-- start of Supplied material --

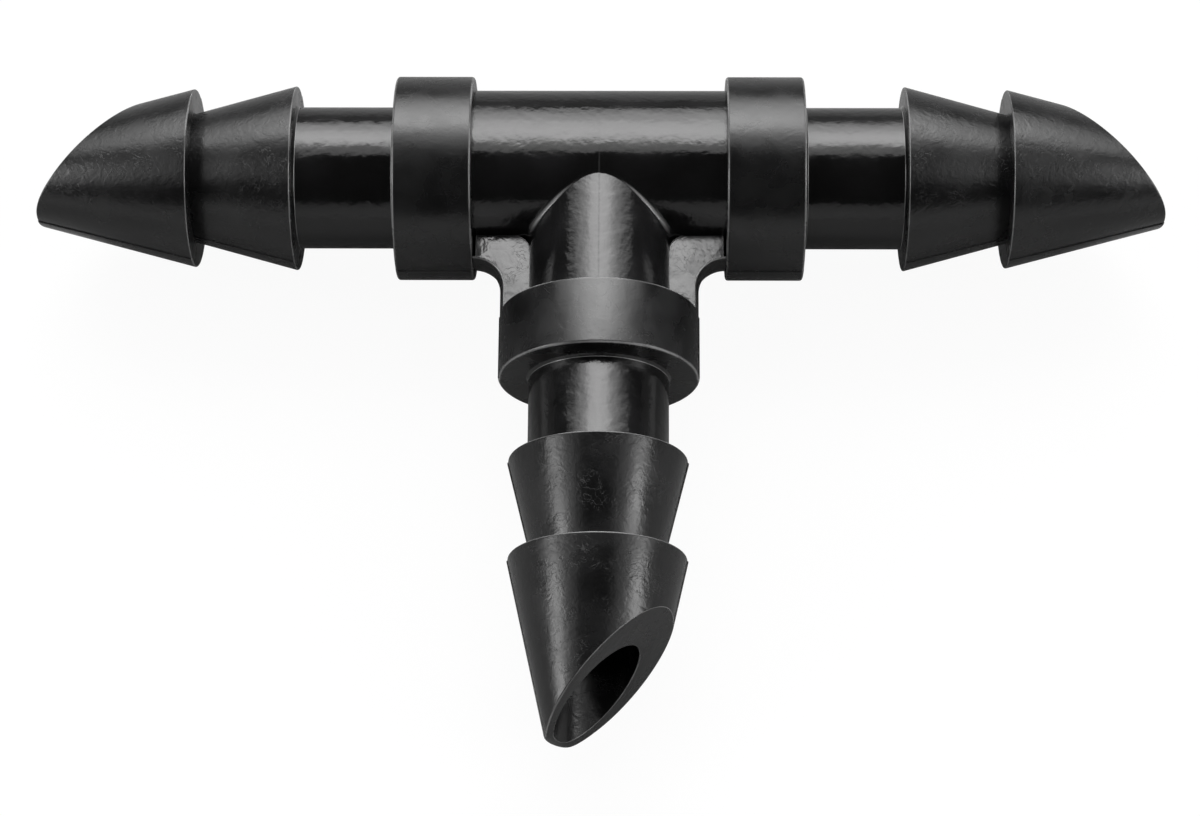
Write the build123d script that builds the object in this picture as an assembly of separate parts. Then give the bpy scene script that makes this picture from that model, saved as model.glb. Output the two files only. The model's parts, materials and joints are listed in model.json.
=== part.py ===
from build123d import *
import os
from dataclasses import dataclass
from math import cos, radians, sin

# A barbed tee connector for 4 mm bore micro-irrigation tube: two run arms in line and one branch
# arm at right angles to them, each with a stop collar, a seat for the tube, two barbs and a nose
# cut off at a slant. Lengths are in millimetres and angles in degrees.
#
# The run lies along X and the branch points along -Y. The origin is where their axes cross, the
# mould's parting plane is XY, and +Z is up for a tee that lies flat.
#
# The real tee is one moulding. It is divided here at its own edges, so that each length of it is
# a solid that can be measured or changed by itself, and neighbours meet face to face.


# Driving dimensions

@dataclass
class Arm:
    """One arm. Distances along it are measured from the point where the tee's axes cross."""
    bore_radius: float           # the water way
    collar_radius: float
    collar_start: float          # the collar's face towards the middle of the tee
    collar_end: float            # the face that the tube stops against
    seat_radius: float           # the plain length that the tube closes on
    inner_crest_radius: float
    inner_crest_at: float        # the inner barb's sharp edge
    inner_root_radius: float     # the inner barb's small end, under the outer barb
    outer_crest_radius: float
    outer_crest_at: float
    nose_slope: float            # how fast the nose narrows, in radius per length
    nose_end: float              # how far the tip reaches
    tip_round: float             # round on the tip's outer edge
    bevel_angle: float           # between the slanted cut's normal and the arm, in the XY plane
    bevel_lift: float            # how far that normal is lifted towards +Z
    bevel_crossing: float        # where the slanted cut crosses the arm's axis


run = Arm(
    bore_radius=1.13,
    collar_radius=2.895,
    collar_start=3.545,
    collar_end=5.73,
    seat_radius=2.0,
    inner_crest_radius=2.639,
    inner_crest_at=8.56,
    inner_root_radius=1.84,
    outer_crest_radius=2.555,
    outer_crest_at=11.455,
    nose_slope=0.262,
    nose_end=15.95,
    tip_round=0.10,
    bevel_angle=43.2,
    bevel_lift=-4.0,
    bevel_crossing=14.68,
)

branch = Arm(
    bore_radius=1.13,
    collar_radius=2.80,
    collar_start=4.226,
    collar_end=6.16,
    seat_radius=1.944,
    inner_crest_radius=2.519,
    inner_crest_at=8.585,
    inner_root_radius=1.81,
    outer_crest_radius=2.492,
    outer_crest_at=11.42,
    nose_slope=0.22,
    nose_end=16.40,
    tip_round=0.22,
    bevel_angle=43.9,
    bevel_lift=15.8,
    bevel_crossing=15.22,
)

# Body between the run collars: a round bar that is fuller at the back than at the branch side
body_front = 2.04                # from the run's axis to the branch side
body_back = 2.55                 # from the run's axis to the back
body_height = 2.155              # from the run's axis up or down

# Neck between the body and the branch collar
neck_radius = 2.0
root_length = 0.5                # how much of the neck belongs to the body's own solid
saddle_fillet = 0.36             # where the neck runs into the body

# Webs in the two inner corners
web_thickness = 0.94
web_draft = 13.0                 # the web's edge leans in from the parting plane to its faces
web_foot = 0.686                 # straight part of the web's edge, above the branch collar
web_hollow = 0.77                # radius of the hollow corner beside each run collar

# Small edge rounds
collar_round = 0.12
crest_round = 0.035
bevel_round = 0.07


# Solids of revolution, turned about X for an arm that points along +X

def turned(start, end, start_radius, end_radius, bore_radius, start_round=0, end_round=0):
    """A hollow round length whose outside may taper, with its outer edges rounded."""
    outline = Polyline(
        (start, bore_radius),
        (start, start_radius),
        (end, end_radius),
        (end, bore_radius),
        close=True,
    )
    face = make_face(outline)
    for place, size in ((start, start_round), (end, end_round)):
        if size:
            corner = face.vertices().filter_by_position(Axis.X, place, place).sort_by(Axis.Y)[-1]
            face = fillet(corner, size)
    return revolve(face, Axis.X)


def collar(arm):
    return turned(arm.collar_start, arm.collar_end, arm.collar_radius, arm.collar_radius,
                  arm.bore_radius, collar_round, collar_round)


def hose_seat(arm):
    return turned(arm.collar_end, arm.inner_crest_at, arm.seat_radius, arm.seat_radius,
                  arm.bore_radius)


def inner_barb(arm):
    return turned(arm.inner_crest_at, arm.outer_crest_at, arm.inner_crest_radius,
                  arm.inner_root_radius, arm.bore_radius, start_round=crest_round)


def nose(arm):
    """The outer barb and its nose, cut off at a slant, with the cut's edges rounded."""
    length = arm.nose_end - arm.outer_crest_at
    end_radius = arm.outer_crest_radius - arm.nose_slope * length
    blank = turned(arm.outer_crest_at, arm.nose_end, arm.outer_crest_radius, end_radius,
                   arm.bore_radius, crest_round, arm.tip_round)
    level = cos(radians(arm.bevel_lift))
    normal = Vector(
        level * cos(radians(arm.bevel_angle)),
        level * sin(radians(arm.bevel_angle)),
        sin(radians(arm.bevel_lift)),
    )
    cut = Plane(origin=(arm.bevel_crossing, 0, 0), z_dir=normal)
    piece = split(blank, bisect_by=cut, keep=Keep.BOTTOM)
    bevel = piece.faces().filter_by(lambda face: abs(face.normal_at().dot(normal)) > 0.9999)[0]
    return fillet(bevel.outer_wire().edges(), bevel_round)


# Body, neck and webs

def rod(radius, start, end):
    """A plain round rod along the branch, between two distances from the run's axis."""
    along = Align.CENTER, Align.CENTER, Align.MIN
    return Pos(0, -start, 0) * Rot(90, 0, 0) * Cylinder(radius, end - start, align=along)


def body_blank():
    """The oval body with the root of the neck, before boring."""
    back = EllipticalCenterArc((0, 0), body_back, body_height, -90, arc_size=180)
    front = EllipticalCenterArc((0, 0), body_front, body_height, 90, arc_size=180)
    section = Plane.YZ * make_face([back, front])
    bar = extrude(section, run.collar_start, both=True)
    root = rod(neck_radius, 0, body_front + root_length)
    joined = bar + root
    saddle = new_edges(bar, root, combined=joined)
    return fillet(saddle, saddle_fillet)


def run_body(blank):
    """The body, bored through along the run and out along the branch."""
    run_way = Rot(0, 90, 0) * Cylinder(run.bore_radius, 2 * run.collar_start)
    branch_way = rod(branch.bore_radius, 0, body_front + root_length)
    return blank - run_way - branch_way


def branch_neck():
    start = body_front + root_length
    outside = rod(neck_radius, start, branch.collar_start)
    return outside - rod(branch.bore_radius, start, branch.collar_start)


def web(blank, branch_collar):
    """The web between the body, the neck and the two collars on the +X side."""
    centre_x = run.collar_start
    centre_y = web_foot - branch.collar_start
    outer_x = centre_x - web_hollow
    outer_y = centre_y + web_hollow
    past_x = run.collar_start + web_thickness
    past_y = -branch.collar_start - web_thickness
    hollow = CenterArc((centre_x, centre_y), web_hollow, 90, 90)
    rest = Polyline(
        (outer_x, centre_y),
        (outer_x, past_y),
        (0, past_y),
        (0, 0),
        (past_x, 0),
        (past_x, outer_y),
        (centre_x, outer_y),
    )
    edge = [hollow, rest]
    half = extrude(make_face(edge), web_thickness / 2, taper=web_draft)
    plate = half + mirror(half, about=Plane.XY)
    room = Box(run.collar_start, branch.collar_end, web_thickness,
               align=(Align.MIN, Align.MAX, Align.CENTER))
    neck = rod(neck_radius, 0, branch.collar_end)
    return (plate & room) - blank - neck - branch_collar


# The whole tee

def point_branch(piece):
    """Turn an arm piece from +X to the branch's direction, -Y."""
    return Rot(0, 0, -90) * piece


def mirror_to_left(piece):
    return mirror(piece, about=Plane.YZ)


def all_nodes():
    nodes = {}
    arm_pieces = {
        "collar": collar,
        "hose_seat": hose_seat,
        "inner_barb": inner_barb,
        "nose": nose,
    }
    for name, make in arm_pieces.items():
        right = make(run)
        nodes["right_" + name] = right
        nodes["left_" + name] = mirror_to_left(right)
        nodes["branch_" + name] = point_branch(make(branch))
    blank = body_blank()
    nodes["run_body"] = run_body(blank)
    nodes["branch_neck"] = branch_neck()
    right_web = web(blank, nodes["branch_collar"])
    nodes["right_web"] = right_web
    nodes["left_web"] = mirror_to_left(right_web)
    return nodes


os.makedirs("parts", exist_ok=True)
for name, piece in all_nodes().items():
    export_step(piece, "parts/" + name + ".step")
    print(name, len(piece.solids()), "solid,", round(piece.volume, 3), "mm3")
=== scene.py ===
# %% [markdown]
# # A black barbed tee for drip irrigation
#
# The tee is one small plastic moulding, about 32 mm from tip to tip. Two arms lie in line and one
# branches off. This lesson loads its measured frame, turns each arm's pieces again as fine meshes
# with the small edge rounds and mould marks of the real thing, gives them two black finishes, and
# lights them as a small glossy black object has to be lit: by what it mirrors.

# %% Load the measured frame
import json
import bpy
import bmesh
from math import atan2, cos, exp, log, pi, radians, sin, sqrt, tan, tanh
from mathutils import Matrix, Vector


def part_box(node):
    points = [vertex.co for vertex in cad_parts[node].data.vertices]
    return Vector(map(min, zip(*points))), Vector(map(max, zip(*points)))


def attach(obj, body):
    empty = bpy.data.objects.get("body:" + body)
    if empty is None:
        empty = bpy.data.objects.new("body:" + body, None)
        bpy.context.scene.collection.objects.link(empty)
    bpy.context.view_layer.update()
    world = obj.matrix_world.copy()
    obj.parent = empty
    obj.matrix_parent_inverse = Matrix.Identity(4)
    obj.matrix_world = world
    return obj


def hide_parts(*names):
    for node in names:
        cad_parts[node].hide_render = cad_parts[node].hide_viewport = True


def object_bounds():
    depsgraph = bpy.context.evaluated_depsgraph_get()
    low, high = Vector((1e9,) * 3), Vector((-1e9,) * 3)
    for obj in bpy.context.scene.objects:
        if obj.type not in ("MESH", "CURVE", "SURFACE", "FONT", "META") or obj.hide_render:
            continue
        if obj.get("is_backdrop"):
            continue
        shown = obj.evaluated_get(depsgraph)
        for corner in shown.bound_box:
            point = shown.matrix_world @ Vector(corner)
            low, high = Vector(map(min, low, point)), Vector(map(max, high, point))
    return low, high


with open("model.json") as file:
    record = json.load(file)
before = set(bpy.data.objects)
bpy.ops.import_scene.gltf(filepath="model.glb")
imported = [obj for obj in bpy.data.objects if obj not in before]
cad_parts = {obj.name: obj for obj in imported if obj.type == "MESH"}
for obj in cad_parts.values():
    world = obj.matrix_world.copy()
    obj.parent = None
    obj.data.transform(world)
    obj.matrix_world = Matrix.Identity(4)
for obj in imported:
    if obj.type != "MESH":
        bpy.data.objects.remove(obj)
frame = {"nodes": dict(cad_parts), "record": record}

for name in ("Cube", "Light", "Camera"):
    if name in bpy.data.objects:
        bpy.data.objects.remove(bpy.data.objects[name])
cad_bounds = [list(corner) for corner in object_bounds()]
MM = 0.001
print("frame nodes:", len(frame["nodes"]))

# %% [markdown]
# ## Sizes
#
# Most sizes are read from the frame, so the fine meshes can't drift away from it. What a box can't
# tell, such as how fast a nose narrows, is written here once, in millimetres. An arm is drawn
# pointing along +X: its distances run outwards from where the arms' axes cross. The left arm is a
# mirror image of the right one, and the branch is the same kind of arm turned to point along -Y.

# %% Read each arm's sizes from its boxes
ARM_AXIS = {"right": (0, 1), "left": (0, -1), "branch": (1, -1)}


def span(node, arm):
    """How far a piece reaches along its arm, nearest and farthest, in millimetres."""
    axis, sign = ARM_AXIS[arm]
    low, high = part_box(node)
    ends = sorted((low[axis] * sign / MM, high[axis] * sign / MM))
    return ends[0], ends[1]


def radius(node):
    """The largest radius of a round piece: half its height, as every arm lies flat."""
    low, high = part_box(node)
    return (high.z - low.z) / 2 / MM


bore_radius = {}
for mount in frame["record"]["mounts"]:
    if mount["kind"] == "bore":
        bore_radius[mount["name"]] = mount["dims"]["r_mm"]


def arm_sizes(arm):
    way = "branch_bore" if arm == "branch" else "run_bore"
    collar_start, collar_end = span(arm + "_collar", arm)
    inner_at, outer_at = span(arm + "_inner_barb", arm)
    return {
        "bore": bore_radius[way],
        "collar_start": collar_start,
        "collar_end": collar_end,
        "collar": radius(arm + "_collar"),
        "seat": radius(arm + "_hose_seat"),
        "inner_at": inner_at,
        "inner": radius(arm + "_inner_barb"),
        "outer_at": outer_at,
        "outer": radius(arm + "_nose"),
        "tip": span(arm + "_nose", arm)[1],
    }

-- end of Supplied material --

Challenge =
Only the lines from the one containing "return nodes" through the one containing "if obj.type not" are to be retyped, both boundary lines included, with no other material.

Result for this exercise =
    return nodes


os.makedirs("parts", exist_ok=True)
for name, piece in all_nodes().items():
    export_step(piece, "parts/" + name + ".step")
    print(name, len(piece.solids()), "solid,", round(piece.volume, 3), "mm3")
=== scene.py ===
# %% [markdown]
# # A black barbed tee for drip irrigation
#
# The tee is one small plastic moulding, about 32 mm from tip to tip. Two arms lie in line and one
# branches off. This lesson loads its measured frame, turns each arm's pieces again as fine meshes
# with the small edge rounds and mould marks of the real thing, gives them two black finishes, and
# lights them as a small glossy black object has to be lit: by what it mirrors.

# %% Load the measured frame
import json
import bpy
import bmesh
from math import atan2, cos, exp, log, pi, radians, sin, sqrt, tan, tanh
from mathutils import Matrix, Vector


def part_box(node):
    points = [vertex.co for vertex in cad_parts[node].data.vertices]
    return Vector(map(min, zip(*points))), Vector(map(max, zip(*points)))


def attach(obj, body):
    empty = bpy.data.objects.get("body:" + body)
    if empty is None:
        empty = bpy.data.objects.new("body:" + body, None)
        bpy.context.scene.collection.objects.link(empty)
    bpy.context.view_layer.update()
    world = obj.matrix_world.copy()
    obj.parent = empty
    obj.matrix_parent_inverse = Matrix.Identity(4)
    obj.matrix_world = world
    return obj


def hide_parts(*names):
    for node in names:
        cad_parts[node].hide_render = cad_parts[node].hide_viewport = True


def object_bounds():
    depsgraph = bpy.context.evaluated_depsgraph_get()
    low, high = Vector((1e9,) * 3), Vector((-1e9,) * 3)
    for obj in bpy.context.scene.objects:
        if obj.type not in ("MESH", "CURVE", "SURFACE", "FONT", "META") or obj.hide_render:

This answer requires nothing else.